- [EXERCISE OBJECTIVE]
Read the records below and copy each line that contains "Blender".

- [DATA SUPPLIED]
——————

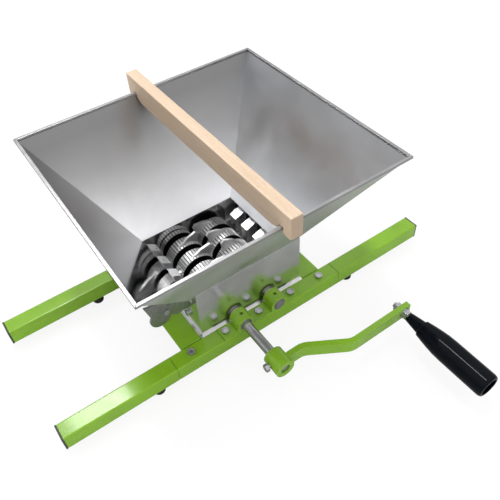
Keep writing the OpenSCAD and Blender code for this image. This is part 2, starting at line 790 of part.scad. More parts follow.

——————

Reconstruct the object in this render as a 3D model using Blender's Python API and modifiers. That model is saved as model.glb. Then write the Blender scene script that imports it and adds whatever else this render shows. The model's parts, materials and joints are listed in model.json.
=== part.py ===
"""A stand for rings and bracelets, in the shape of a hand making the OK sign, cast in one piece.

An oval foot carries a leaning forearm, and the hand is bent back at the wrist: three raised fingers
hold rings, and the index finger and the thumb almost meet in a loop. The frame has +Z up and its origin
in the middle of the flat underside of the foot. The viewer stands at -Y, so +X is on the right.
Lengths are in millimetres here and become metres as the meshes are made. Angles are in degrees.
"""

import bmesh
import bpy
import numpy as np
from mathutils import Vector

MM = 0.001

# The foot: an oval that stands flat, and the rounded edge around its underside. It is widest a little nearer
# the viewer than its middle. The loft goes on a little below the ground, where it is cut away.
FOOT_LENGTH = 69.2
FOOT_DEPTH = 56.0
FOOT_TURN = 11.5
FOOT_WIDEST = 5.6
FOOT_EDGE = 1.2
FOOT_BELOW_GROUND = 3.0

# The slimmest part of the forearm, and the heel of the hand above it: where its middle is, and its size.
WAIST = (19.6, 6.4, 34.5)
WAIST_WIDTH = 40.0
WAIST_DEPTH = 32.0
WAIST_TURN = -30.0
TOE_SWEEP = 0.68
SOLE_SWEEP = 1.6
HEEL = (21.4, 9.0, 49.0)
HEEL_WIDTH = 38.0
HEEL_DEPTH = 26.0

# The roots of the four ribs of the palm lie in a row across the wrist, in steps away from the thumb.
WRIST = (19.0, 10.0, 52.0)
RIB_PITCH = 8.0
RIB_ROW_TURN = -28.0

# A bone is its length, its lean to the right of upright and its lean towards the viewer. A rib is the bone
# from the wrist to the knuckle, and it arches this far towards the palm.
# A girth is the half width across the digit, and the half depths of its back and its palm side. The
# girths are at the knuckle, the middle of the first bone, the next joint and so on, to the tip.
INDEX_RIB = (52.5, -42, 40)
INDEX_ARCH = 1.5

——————

- [TASK SOLUTION]
Keep writing the OpenSCAD and Blender code for this image. This is part 2, starting at line 790 of part.scad. More parts follow.
Reconstruct the object in this render as a 3D model using Blender's Python API and modifiers. That model is saved as model.glb. Then write the Blender scene script that imports it and adds whatever else this render shows. The model's parts, materials and joints are listed in model.json.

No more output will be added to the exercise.